**WRITTEN INSTRUCTION**. Write out exactly the lines from the line with "base_plate();" through the line with "in imported if", including both, and nothing more.
>>
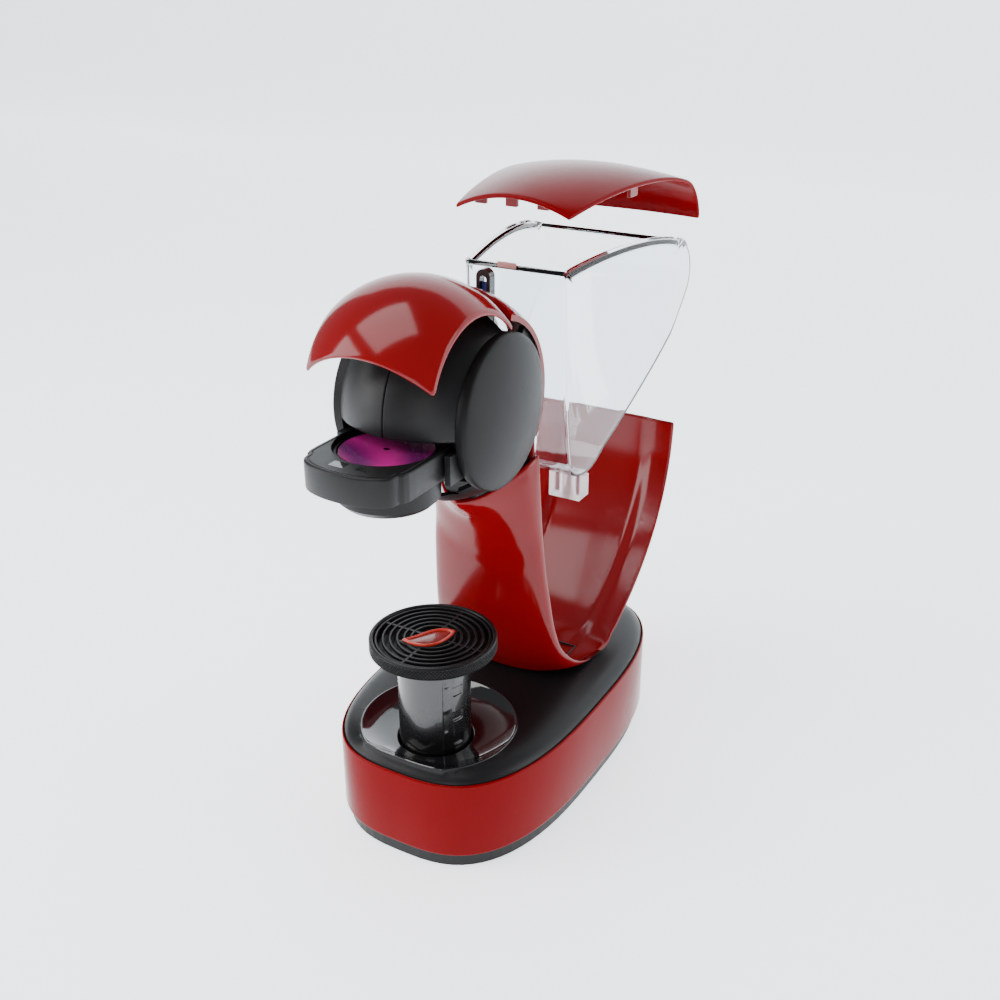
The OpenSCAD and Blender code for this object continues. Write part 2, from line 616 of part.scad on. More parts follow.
module thermoblock()
    color([0.75, 0.76, 0.78]) union() {
        span([-26, -46, 266], [26, -34, 299]);
        for (i = [0:4]) span([-24 + 10 * i, -47, 270], [-20 + 10 * i, -46, 296]);
        y_rod(4, -34, -28, [-14, 290]);
    }
module thermostat()
    color([0.2, 0.2, 0.22]) union() {
        y_rod(7, -34, -29, [12, 282]);
        for (x = [8, 14]) span([x, -29, 281], [x + 2, -24, 283]);
    }
module flow_meter()
    color([0.90, 0.90, 0.86]) difference() {
        union() {
            z_rod(13, 30, 46, [27, 62]);
            span([8, 58, 36], [16, 66, 42]);
        }
        z_rod(10, 33, 43.4, [27, 62]);
        x_rod(2, 5, 20, [62, 39]);
    }
module flow_rotor()
    color([0.25, 0.35, 0.75]) translate([27, 62, 33.6]) union() {
        cylinder(r = 2.4, h = 9.2);
        for (a = [0:60:300]) rotate(a) span([0, -0.6, 0.8], [9, 0.6, 8.2]);
    }
module control_board()
    color([0.10, 0.35, 0.20]) union() {
        span([-10, 80, 12], [48, 110, 13.6]);
        for (x = [2, 25]) span([x, 86, 13.6], [x + 14, 102, 24]);
        for (x = [-5, 44]) for (y = [84, 104]) z_rod(2, floor_t, 12.4, [x, y]);
    }
hose_a = [[27, 30, 57.5], [27, 30, 52], [27, 34, 48], [24, 42, 46.4], [10, 48, 44], [2, 55, 40], [3, 61, 39],
    [7.5, 62, 39]];
hose_b = [[-31, 25.7, 30], [-31, 20, 30], [-28, 12, 33], [-19, 7, 42], [-9, 6, 54], [-5, 6, 66], [-4.5, 4, 80],
    [-4, -5.6, 100], [-4, -12.4, 112], [-3, -16.4, 130], [-2, -23, 165], [-1, -25, 200], [0, -24, 232],
    [-3, -24.4, 250], [-10, -25, 268], [-14, -25.6, 282], [-14, -25.6, 290]];
module suction_hose()
    color([0.85, 0.85, 0.85]) tube(hose_a, 2.4, 8, [0.2, 0.3, 1]);
module riser_hose()
    color([0.85, 0.85, 0.85]) tube(hose_b, 2, 8);

base_plate();
rubber_feet();
base_screws();
base_band();
base_deck();
drip_bowl();
cord_inlet();
drip_column();
drip_cup();
drip_grid();
drip_float();
body_shell();
neck_cover();
neck_collar();
head_chassis();
chassis_screws();
side_disc_left();
side_disc_right();
head_drum();
head_underside();
rear_cover();
visor();
visor_bracket();
visor_axle();
injector_frame();
injector();
injector_seal();
injector_springs();
pod_drawer();
pod_cup();
pod_shell();
pod_foil();
selector_valve();
selector_lever();
selector_mark();
power_button();
button_ring();
water_tank();
tank_foot();
tank_valve();
tank_clip();
tank_lid();
dock_socket();
water_pump();
pump_mounts();
thermoblock();
thermostat();
flow_meter();
flow_rotor();
control_board();
suction_hose();
riser_hose();
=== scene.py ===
"""Looks of the pod coffee machine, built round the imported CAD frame."""
import math
import bmesh
import bpy
import numpy as np
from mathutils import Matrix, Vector


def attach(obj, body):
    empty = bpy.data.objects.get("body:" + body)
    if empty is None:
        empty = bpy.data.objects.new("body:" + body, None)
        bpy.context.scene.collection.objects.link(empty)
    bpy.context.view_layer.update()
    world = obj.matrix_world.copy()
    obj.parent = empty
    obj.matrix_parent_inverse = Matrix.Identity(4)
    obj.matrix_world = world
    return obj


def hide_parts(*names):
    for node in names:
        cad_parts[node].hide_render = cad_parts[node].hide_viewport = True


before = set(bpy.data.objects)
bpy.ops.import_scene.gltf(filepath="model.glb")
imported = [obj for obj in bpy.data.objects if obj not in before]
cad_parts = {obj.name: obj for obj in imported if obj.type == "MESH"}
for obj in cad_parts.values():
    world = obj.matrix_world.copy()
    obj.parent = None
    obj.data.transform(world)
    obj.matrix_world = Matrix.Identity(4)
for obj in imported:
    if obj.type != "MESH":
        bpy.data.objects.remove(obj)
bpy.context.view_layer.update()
# Places and lengths below are in millimetres unless a line says metres; MM takes them to metres.
MM = 0.001
HEAD = np.array([0, -73.4, 291.7])      # middle of the head's ball
OPEN = np.array([0, -97.95, 306.08])    # middle of the visor's ball while it is lifted
LIFT = 32.5                             # how far the visor is turned up, in degrees
STAND_Y = -88.0                         # axis of the drip stand
STAND = np.array([0, STAND_Y])


# ---------------------------------------------------------------- materials
GRAIN_DEPTH = 0.0002    # metres
MARK_Z = 344.0          # height at which the lever's mark changes colour


def material(name, color, rough, coat=0.0, metal=0.0, bump=0.0, scale=900.0, vary=0.05, tint=0.06,
             transmission=0.0, ior=1.5):
    """A plastic or metal whose colour and roughness drift a little, with a fine grain where bump is set."""
    m = bpy.data.materials.new(name)
    m.use_nodes = True
    t = m.node_tree
    b = t.nodes["Principled BSDF"]
    b.inputs["Metallic"].default_value = metal
    b.inputs["IOR"].default_value = ior
    b.inputs["Transmission Weight"].default_value = transmission
    b.inputs["Coat Weight"].default_value = coat
    b.inputs["Coat Roughness"].default_value = 0.03
    co = t.nodes.new("ShaderNodeTexCoord")
    big = t.nodes.new("ShaderNodeTexNoise")
    big.inputs["Scale"].default_value = scale * 0.06
    big.inputs["Detail"].default_value = 4.0
    t.links.new(co.outputs["Object"], big.inputs["Vector"])
    span = t.nodes.new("ShaderNodeMapRange")
    span.inputs["To Min"].default_value = max(rough - vary, 0.0)
    span.inputs["To Max"].default_value = rough + vary
    t.links.new(big.outputs["Fac"], span.inputs["Value"])
    t.links.new(span.outputs["Result"], b.inputs["Roughness"])
    mix = t.nodes.new("ShaderNodeMix")
    mix.data_type = "RGBA"
    mix.inputs["A"].default_value = (*[c * (1 - tint) for c in color], 1)
    mix.inputs["B"].default_value = (*[min(c * (1 + tint), 1) for c in color], 1)
    t.links.new(big.outputs["Fac"], mix.inputs["Factor"])
    t.links.new(mix.outputs["Result"], b.inputs["Base Color"])
    if bump:
        fine = t.nodes.new("ShaderNodeTexNoise")
        fine.inputs["Scale"].default_value = scale
        fine.inputs["Detail"].default_value = 6.0
        t.links.new(co.outputs["Object"], fine.inputs["Vector"])
        bp = t.nodes.new("ShaderNodeBump")
        bp.inputs["Strength"].default_value = bump
        bp.inputs["Distance"].default_value = GRAIN_DEPTH
        t.links.new(fine.outputs["Fac"], bp.inputs["Height"])
        t.links.new(bp.outputs["Normal"], b.inputs["Normal"])
        if coat:
            t.links.new(bp.outputs["Normal"], b.inputs["Coat Normal"])
    return m


RED = material("red gloss", (0.175, 0.0018, 0.0034), 0.13, bump=0.03, scale=260, vary=0.03, ior=1.36)
# A darker copy of the red gloss with a weaker reflection, for the band and the lid: painted shade.
RED_SHADED = material("shaded red", (0.160, 0.0016, 0.0032), 0.16, bump=0.03, scale=260, vary=0.03, ior=1.13)
SATIN = material("black satin", (0.0070, 0.0070, 0.0075), 0.38, bump=0.35, scale=2600, vary=0.06, ior=1.30)
# A darker copy of the black satin with a weaker reflection, for the side discs and the power button: painted shade.
SATIN_SHADED = material("shaded satin", (0.0065, 0.0065, 0.007), 0.40, bump=0.30, scale=2600, vary=0.04, ior=1.22)
BLACK = material("black gloss", (0.006, 0.006, 0.007), 0.07, coat=0.6, bump=0.03, scale=300, vary=0.03)
COLUMN = material("column black", (0.006, 0.006, 0.0065), 0.26, coat=0.5, bump=0.05, scale=500, vary=0.05)
RUBBER = material("rubber", (0.02, 0.02, 0.02), 0.75, bump=0.5, scale=1800)
REDRUBBER = material("red silicone", (0.35, 0.06, 0.04), 0.6, bump=0.3, scale=1500)
STEEL = material("steel", (0.60, 0.60, 0.61), 0.30, metal=1.0, bump=0.2, scale=1500)
ALU = material("cast aluminium", (0.68, 0.69, 0.70), 0.45, metal=1.0, bump=0.5, scale=1200)
BRASS = material("brass", (0.62, 0.44, 0.18), 0.35, metal=1.0, bump=0.2, scale=1200)
FROST = material("frosted foot", (0.90, 0.80, 0.82), 0.30, transmission=0.85, ior=1.40, vary=0.015)
CLEAR = material("clear tank", (0.93, 0.97, 1.0), 0.02, transmission=1.0, ior=1.49, vary=0.015, tint=0.01,
                 bump=0.02, scale=120)
POD = material("pod shell", (0.22, 0.015, 0.12), 0.4, bump=0.2, scale=1500)
FLOAT = material("float red", (0.62, 0.025, 0.010), 0.28, coat=0.4, bump=0.1, scale=800)
# A darker copy of the float red for the float's recessed centre: painted shade.
FLOAT_SHADED = material("float shaded", (0.20, 0.006, 0.004), 0.25, coat=0.4, bump=0.1, scale=800)
ROSE = material("rose clip", (0.55, 0.22, 0.20), 0.3, transmission=0.4, bump=0.1, scale=800)
RING = material("button ring", (0.75, 0.12, 0.05), 0.3, transmission=0.3, bump=0.1, scale=900)
GREY = material("filled grey", (0.16, 0.17, 0.18), 0.5, bump=0.4, scale=1800)
WHITE = material("natural white", (0.74, 0.74, 0.72), 0.45, bump=0.3, scale=1500)
BOARD = material("board", (0.02, 0.14, 0.05), 0.4, bump=0.2, scale=1500)
HOSE = material("hose", (0.72, 0.72, 0.70), 0.4, transmission=0.3, bump=0.2, scale=1200)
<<
**SOLUTION TO THIS TASK**.
base_plate();
rubber_feet();
base_screws();
base_band();
base_deck();
drip_bowl();
cord_inlet();
drip_column();
drip_cup();
drip_grid();
drip_float();
body_shell();
neck_cover();
neck_collar();
head_chassis();
chassis_screws();
side_disc_left();
side_disc_right();
head_drum();
head_underside();
rear_cover();
visor();
visor_bracket();
visor_axle();
injector_frame();
injector();
injector_seal();
injector_springs();
pod_drawer();
pod_cup();
pod_shell();
pod_foil();
selector_valve();
selector_lever();
selector_mark();
power_button();
button_ring();
water_tank();
tank_foot();
tank_valve();
tank_clip();
tank_lid();
dock_socket();
water_pump();
pump_mounts();
thermoblock();
thermostat();
flow_meter();
flow_rotor();
control_board();
suction_hose();
riser_hose();
=== scene.py ===
"""Looks of the pod coffee machine, built round the imported CAD frame."""
import math
import bmesh
import bpy
import numpy as np
from mathutils import Matrix, Vector


def attach(obj, body):
    empty = bpy.data.objects.get("body:" + body)
    if empty is None:
        empty = bpy.data.objects.new("body:" + body, None)
        bpy.context.scene.collection.objects.link(empty)
    bpy.context.view_layer.update()
    world = obj.matrix_world.copy()
    obj.parent = empty
    obj.matrix_parent_inverse = Matrix.Identity(4)
    obj.matrix_world = world
    return obj


def hide_parts(*names):
    for node in names:
        cad_parts[node].hide_render = cad_parts[node].hide_viewport = True


before = set(bpy.data.objects)
bpy.ops.import_scene.gltf(filepath="model.glb")
imported = [obj for obj in bpy.data.objects if obj not in before]
cad_parts = {obj.name: obj for obj in imported if obj.type == "MESH"}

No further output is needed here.